To maintain momentum, I’ve made a simple shell on design.davidseah.com which I will now populate with the standard elements:

  • What I do
  • How I do it
  • What I’ve done
  • How to contact me

I’m purposefully keeping myself from dwelling too much on the aesthetics and gee-whiz factor of the underlying website, as that’s a distraction from the tedious work of collecting and formatting old content.

I plan on focusing the rest of the week on content gathering. At minimum, I need to have enough of a statement so prospective clients know what they can hire me for. That would be maybe 5 recent projects and a list of services, so that is what I will restrict myself to in pass one.

Secondly, I’m still not exactly sure what my ultimate value proposition statement is, but one thing I’ve recently learned is that complete mastery is not a prerequisite for offering a service. The only prerequisite is a willingness to impart what I know to people who want to benefit from my experience. And, as new buddy Tammy commented to me recently, I don’t have to be entirely responsible for ensuring that the product is perfect; I can trust that my clients are willing to take what I have and adapt it to their own needs. Both these insights represent a change in my mental model of clients; I had been used to working where the vendor-client interaction was presumed to be adversarial. I’d broken free of this mentality in some respects by applying more “human” values in relating to clients, but my production mentality had not gotten a similar upgrade; the assumption that I had to deliver as perfectly and trouble-free as possible had never relaxed.

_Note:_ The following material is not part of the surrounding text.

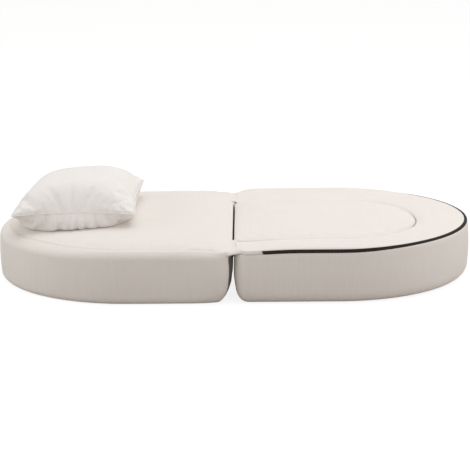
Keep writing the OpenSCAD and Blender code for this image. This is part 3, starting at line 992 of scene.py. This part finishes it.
def makeZip():
    z = zipper
    half = z["width"] / 2
    for name, low, high in (("zipTapeLower", -half, -z["gap"]), ("zipTapeUpper", z["gap"], half)):
        middle, along, out, rise = zipFrames(z["tapeSpacing"])
        section = [(0.0, low), (0.0003, (low + high) / 2), (0.0, high), (-z["tape"], high), (-z["tape"], low)]
        loops = np.stack([middle + out * o + rise * h for o, h in section], 1)
        points, faces = stackRings(list(loops), loops[0].mean(0), loops[-1].mean(0))
        obj = addPiece(name, points, faces, "zipTape")
        tidyNormals(obj)
        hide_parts("zip_tape_lower" if name == "zipTapeLower" else "zip_tape_upper")
        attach(obj, "seat_half")
    middle, along, out, rise = zipFrames(z["pitch"] / 2)
    wide, tall = z["toothWidth"] / 2, z["toothHeight"]
    profile = np.array([(wide * a, tall * b) for a, b in z["toothShape"]])
    centre = profile.mean(0)
    layers = ((-0.0005, 1.0), (z["proud"] - 0.0003, 1.0), (z["proud"], 0.72))
    points, faces = [], []
    for i in range(len(middle)):
        up = 1 if i % 2 else -1
        base = middle[i] - rise[i] * up * z["rowHeight"] / 2
        faces += barFaces(len(points), len(profile), len(layers))
        for depth, squeeze in layers:
            for a, b in centre + (profile - centre) * squeeze:
                points.append(base + along[i] * a + rise[i] * up * b + out[i] * depth)
    obj = addPiece("zipTeethChain", np.array(points), faces, "zipTeeth")
    tidyNormals(obj)
    obj.data.polygons.foreach_set("use_smooth", [False] * len(obj.data.polygons))
    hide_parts("zip_teeth")
    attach(obj, "seat_half")
    for node in ("zip_stop_front", "zip_stop_back", "zip_slider", "zip_pull_tab"):
        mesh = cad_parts[node].data
        if not mesh.materials:
            mesh.materials.append(None)
        for i in range(len(mesh.materials)):
            mesh.materials[i] = finishes["zipMetal"]


makeZip()
print("zip made")


pillow = {
    "side": 0.490,
    "place": (-0.640, 0.037),
    "seamZ": 0.3055,
    "rise": 0.1090,
    "depth": 0.0650,
    "turn": math.radians(1.2),
    "pinch": 0.050,  # how far the sides pull in between the corners
    "seamBow": 0.009,  # the seam rises in the middle of each side
    "steps": 72,
    "cloth": {"pressure": 6.0, "frames": 30, "cap": 0.40, "stiffness": 14.0, "bending": 0.4, "spare": 0.055},
    "unevenness": 0.0003,  # given to it before it is blown up, so that it creases
    "topFill": 1.22,  # the higher, the fuller the crown
    "topPower": 3,
    "underFill": (1.2, 0.9),  # at the corners, and what is added along the sides
    "underPower": 2.2,
    "corners": {  # how each corner, by its sides, is pulled out of square
        (1, -1): (0.0, 0.008, 0.0),
        (1, 1): (0.024, -0.012, 0.012),
        (-1, 1): (0.058, -0.010, -0.038),
    },
    "cornerPower": 1.5,  # how close to the corner that stays
    "belly": 0.020,  # how far the underside swells out past the seam
    "frontBelly": 0.056,
    "bellyTurn": 1.75,  # its profile from the seam down
    "bellyPower": 1.3,
    "bellyNear": 2.5,  # how close to the sides it stays
    "settle": 0.018,  # how far the underside may sink towards a falling surface
    "hemRings": ((-0.003, 0.0016), (0.0005, 0.0012), (0.0018, 0.0006)),
    "stitch": (0.004, 0.008),  # in from the seam, and above and below it
}


def makePillow():
    p = pillow
    n = p["steps"]
    u, v = np.meshgrid(np.linspace(-1, 1, n + 1), np.linspace(-1, 1, n + 1), indexing="ij")
    half = p["side"] / 2
    puff = np.clip((1 - u ** 2) * (1 - v ** 2), 0, 1) ** 0.5
    size = n + 1
    grid = np.arange(size * size).reshape(size, size)
    edge = (np.abs(u) == 1) | (np.abs(v) == 1)
    under = np.where(edge, grid, grid + size * size)
    flat = np.stack([half * u * (1 - p["pinch"] * (1 - v ** 2) ** 2),
                     half * v * (1 - p["pinch"] * (1 - u ** 2) ** 2)], -1)
    points = np.concatenate([np.dstack([flat, way * puff]).reshape(-1, 3) for way in (0.05, -0.05)])
    faces = []
    for i in range(n):
        for j in range(n):
            faces.append([grid[i, j], grid[i + 1, j], grid[i + 1, j + 1], grid[i, j + 1]])
            faces.append([under[i, j + 1], under[i + 1, j + 1], under[i + 1, j], under[i, j]])
    used = np.unique(np.array(faces))
    order = -np.ones(len(points), int)
    order[used] = np.arange(len(used))
    faces = [[int(order[k]) for k in f] for f in faces]
    u, v = np.r_[u.ravel(), u.ravel()][used], np.r_[v.ravel(), v.ravel()][used]
    points = points[used]
    obj = addPiece("scatterPillow", points, faces, "pillowLinen")
    rng = np.random.default_rng(5)
    free = (np.abs(u) < 1) & (np.abs(v) < 1)
    points[:, 2] += rng.normal(size=len(points)) * p["unevenness"] * free
    obj.data.vertices.foreach_set("co", points.ravel())
    points = inflate(obj, free, **p["cloth"])
    print("pillow swelled to", [round(c, 4) for c in points.min(0).tolist() + points.max(0).tolist()])
    z = points[:, 2]
    rise, depth, fill, power = p["rise"], p["depth"], p["topFill"], p["topPower"]
    sides = np.maximum(1 - u ** 2, 1 - v ** 2)  # 1 halfway along each side, 0 at the corners
    top = z * (rise * fill / z.max())
    top = rise * np.tanh((np.abs(top) / rise) ** power) ** (1 / power) / np.tanh(fill ** power) ** (1 / power)
    low = z * (rise * (p["underFill"][0] + p["underFill"][1] * sides ** 2) / -z.min())
    low = -depth * np.tanh((np.abs(low) / depth) ** p["underPower"]) ** (1 / p["underPower"])
    points[:, 2] = np.where(z > 0, top, low) + p["seamBow"] * (sides - 1)
    drop = np.clip(-low / depth, 0, 1) * (z < 0)
    swell = np.sin(drop * p["bellyTurn"]) ** p["bellyPower"]
    deepest = (p["belly"], np.where(v < 0, p["frontBelly"], p["belly"]))
    for axis, (a, b) in enumerate(((u, v), (v, u))):
        reach = np.sign(a) * np.abs(a) ** p["bellyNear"]
        points[:, axis] += deepest[axis] * swell * reach * (1 - b ** 2) ** p["bellyPower"]
    for (cornerU, cornerV), shift in p["corners"].items():
        near = np.clip((1 + cornerU * u) * (1 + cornerV * v) / 4, 0, 1) ** p["cornerPower"]
        points += near[:, None] * shift
    c, s = math.cos(p["turn"]), math.sin(p["turn"])
    turned = points[:, :2] @ np.array([[c, s], [-s, c]])
    points = np.column_stack([turned + p["place"], points[:, 2] + p["seamZ"]])
    lowest = p["seamZ"] - depth
    points[:, 2] = np.maximum(points[:, 2], lowest)
    under = sleepTop(points[:, :2] * (-1, 1)) - lowest  # follows the mattress's crowned top down
    points[:, 2] += np.clip(under, -p["settle"], 0) * drop ** 2
    around = [k for k in range(len(points)) if abs(u[k]) == 1 or abs(v[k]) == 1]
    around.sort(key=lambda k: math.atan2(v[k], u[k]))
    seam = points[around]
    obj.data.vertices.foreach_set("co", points.ravel())
    obj.data.update()
    tidyNormals(obj)
    smoother = obj.modifiers.new("finer", "SUBSURF")
    smoother.levels = smoother.render_levels = 1
    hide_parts("pillow_top_panel", "pillow_bottom_panel", "pillow_filling")
    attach(obj, "pillow")
    out = waysOut(seam[:, :2])  # the sewn hem that stands out all round
    upper = p["hemRings"]
    rings = upper + tuple((way, -up) for way, up in upper[::-1])
    loops = [lift(seam[:, :2] + out * way, seam[:, 2] + up) for way, up in rings]
    n = len(seam)
    last = (len(loops) - 1) * n
    faces = cyclicFaces(n, len(loops)) + [[(k + 1) % n, k, last + k, last + (k + 1) % n] for k in range(n)]
    hem = addPiece("pillowHem", np.concatenate(loops), faces, "pillowLinen")
    tidyNormals(hem)
    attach(hem, "pillow")
    for name, way in (("pillowTopStitch", 1), ("pillowUnderStitch", -1)):
        line = lift(seam[:, :2] - out * p["stitch"][0], seam[:, 2] + way * p["stitch"][1])
        sewAlong(name, line, obj, "pillow")


makePillow()
print("pillow made")


bridge = {  # the strips of cover that join the halves in front and behind
    "reach": 0.075,  # onto each half
    "inner": 0.279,  # from the end of the slit
    "outer": 0.441,  # to just inside the edge
    "bow": 0.010,  # how far its outer edge draws in over the fold
    "thickness": 0.003,
    "sag": 0.004,
    "edgeFall": 0.012,
    "gap": 0.012,  # half-width of the dip over the fold
}


def topNear(x, y):  # height of the block tops beside the fold
    flat = np.column_stack([np.maximum(np.abs(x), plan["face"] + 0.002), y])
    left = sleepTop(flat)
    edge = halfWidth - 0.007
    across = np.clip((edge - np.abs(y)) / (edge - padHalf), 0, 1)
    right = rimTop(across, np.abs(x), y, seat["zipTop"])
    points = lift(flat, np.where(x < 0, left, right))
    return np.where(x < 0, settle(points, "sleeping")[:, 2], settle(points, "seat")[:, 2])


def makeBridge(side):
    b = bridge
    u, v = np.meshgrid(np.linspace(-1, 1, 41), np.linspace(0, 1, 31), indexing="ij")
    x = u * b["reach"]
    outer = b["outer"] - b["bow"] * (1 - u ** 2)
    y = b["inner"] + (outer - b["inner"]) * v
    z = topNear(x.ravel(), y.ravel() * side).reshape(x.shape)
    tuck = smooth((np.abs(u) - 0.55) / 0.45)  # its ends sink into the tops
    uneven = waves(np.stack([x, y], -1).reshape(-1, 2), 0.05, 41).reshape(x.shape)
    z = z + 0.0012 - 0.0026 * tuck + 0.0005 * uneven
    gap = np.exp(-(x / b["gap"]) ** 2)
    level = (sleeping["seamHeight"] + seat["zipTop"]) / 2 + 0.002 - sag["depth"]
    z = z * (1 - gap) + (level - b["sag"] * np.sin(math.pi * v)) * gap
    fall = np.clip((v - 0.86) / 0.14, 0, 1) ** 2
    z = z - b["edgeFall"] * fall
    top = np.stack([x, y * side, z], -1).reshape(-1, 3)
    low = top - (0, 0, b["thickness"])
    name = "hingeBridgeFront" if side < 0 else "hingeBridgeBack"
    obj = addPiece(name, np.concatenate([top, low]), sheetFaces(*x.shape), "linen")
    tidyNormals(obj)
    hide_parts("hinge_flap_front" if side < 0 else "hinge_flap_back")
    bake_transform(obj)


lip = {  # a narrow lip of the seat's cover, down in the slit, in dark grip cloth as painted shade
    "front": -0.06,  # how far it goes past the slit's front and back ends
    "back": 0.12,
    "middleX": 0.0014,
    "halfWidth": 0.0020,
    "height": 0.168,
    "dip": 0.004,
    "backRise": 0.014,
    "thickness": 0.0012,
}


def makeLip():
    w = lip
    slitEnd = bridge["inner"]
    y = np.linspace(-slitEnd + w["front"], slitEnd + w["back"], 81)
    u, y = np.meshgrid(np.linspace(-1, 1, 13), y, indexing="ij")
    x = w["middleX"] + u * w["halfWidth"]
    z = w["height"] - w["dip"] * (1 - u ** 2) + w["backRise"] * smooth((y - slitEnd) / 0.1)
    top = np.stack([x, y, z], -1).reshape(-1, 3)
    low = top - (0, 0, w["thickness"])
    # the grip cloth's dark colour here is painted shade in the slit
    obj = addPiece("slitShadeLip", np.concatenate([top, low]), sheetFaces(*x.shape), "baseCloth")
    tidyNormals(obj)
    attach(obj, "seat_half")


makeBridge(-1)
makeBridge(1)
makeLip()
print("bridges made")


studio = {
    "floorHeight": -0.0005,
    "floorSize": 28,
    "floorColour": (0.54, 0.515, 0.485),
    "lampColour": (0.985, 0.995, 1.0),
    "floorSeen": 0.22,  # how much of the floor's look is its lighting, with the shadow
    "floorGlow": 0.87,
    "worldLevel": 0.50,
    "worldColour": (1.0, 0.97, 0.935),
    "lamps": {  # watts, size and place of each soft lamp
        "topLamp": (76.0, 4.0, (0.6, 0.5, 3.4)),
        "frontLamp": (5.0, 3.0, (0.3, -3.6, 1.6)),
        "leftLamp": (24.0, 2.0, (-3.6, -0.9, 1.3)),
        "rightLamp": (20.0, 2.0, (3.6, -0.9, 1.3)),
    },
}


def makeStudio(s):
    f = Finish("studioFloor")
    plain = f.node("ShaderNodeBsdfDiffuse", None, {"Color": s["floorColour"]})
    soft = f.node("ShaderNodeBsdfDiffuse", None, {"Color": (s["floorSeen"],) * 3})
    white = f.node("ShaderNodeEmission", None, {"Color": (1, 1, 1), "Strength": s["floorGlow"]})
    both = f.node("ShaderNodeAddShader", None, {0: soft, 1: white})
    cover = f.close(f.node("ShaderNodeMixShader", None, {0: f.seen(), 1: plain, 2: both}))
    half = s["floorSize"] / 2
    corners = [(-half, -half), (half, -half), (half, half), (-half, half)]
    mesh = bpy.data.meshes.new("studioFloor")
    mesh.from_pydata([(x, y, s["floorHeight"]) for x, y in corners], [], [(0, 1, 2, 3)])
    mesh.materials.append(cover)
    floor = bpy.data.objects.new("studioFloor", mesh)
    scene.collection.objects.link(floor)
    floor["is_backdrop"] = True

    w = Finish("studioWorld", world=True)
    lit = w.node("ShaderNodeBackground", None, {"Color": s["worldColour"], "Strength": s["worldLevel"]})
    back = w.node("ShaderNodeBackground", None, {"Color": (1, 1, 1), "Strength": 1.0})
    scene.world = w.close(w.node("ShaderNodeMixShader", None, {0: w.seen(), 1: lit, 2: back}))

    for name, (energy, size, place) in s["lamps"].items():
        data = bpy.data.lights.new(name, "AREA")
        data.energy = energy
        data.size = size
        data.color = s["lampColour"]
        made = bpy.data.objects.new(name, data)
        made.location = place
        made.rotation_euler = (-Vector(place)).to_track_quat("-Z", "Y").to_euler()
        scene.collection.objects.link(made)
    scene.view_settings.view_transform = "Standard"


makeStudio(studio)
print("floor and light made")

{"cad": plainNumbers(cadBox), "visual": plainNumbers(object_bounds())}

That said, it’s going to be a week of framing my past work in today’s new understanding. And although I know it’s going to be tedious and I don’t know how I’m going to solve the problem, I know it’s not going to be all that bad once I get going. Still, it doesn’t hurt to write a blog post to solidify my thoughts on the matter :-)

4 Comments

  1. Robert 14 years ago

    I’m digging the ‘simple shell’.  As you know, you just have to start and do a little each day and you’ll be amazed by what you’ll eventually accomplish.

  2. Rich 14 years ago

    Hi David,

    You know, all these A4 sheets of paper – I’d have thought you’d have gone all whiteboard on us years ago!

    Your bubble chart really intereted me. I use these on large corporates a lot to help them bets allocate their resources – be that time or investment. As you have identified, drawing the bubbles is easy – the hard part is defining the overlap! Once the bubbles and the overlaps have been mapped, the middle part of the diagram can be considered the ‘core-business’ – what links the whole together, and drives the business direction.

    You can then redraw the map twice, varying the size of the bubble in each case – firstly to reflect the investment already put in (the bigger the bubble, the more investment you have made), and secondly to reflect the size of the opportunity each has (the bigger the bubble, the better the opportunity). By looking at these you can get view on where you might want to foucs your attention first, where it might be most effective to cut your losses, and where you ‘core-business’ might be moving allowing you to redirect your goals.

    At least some of that made sense in my head!

    Cheers

    Rich

  3. cptlord 14 years ago

    I’m really digging the website.  I just have some personal insights that might help.  Try them out.  They work really ingeniously.  Find a clock that will alarm at intervals.  A clock that has a snooze works great.  Set it for 30 mins.  start working on one action item for one project and keep going.  If the alarm goes off, go to the next item.  It really makes you focus on what you’re doing and kicks in the get it done mentality.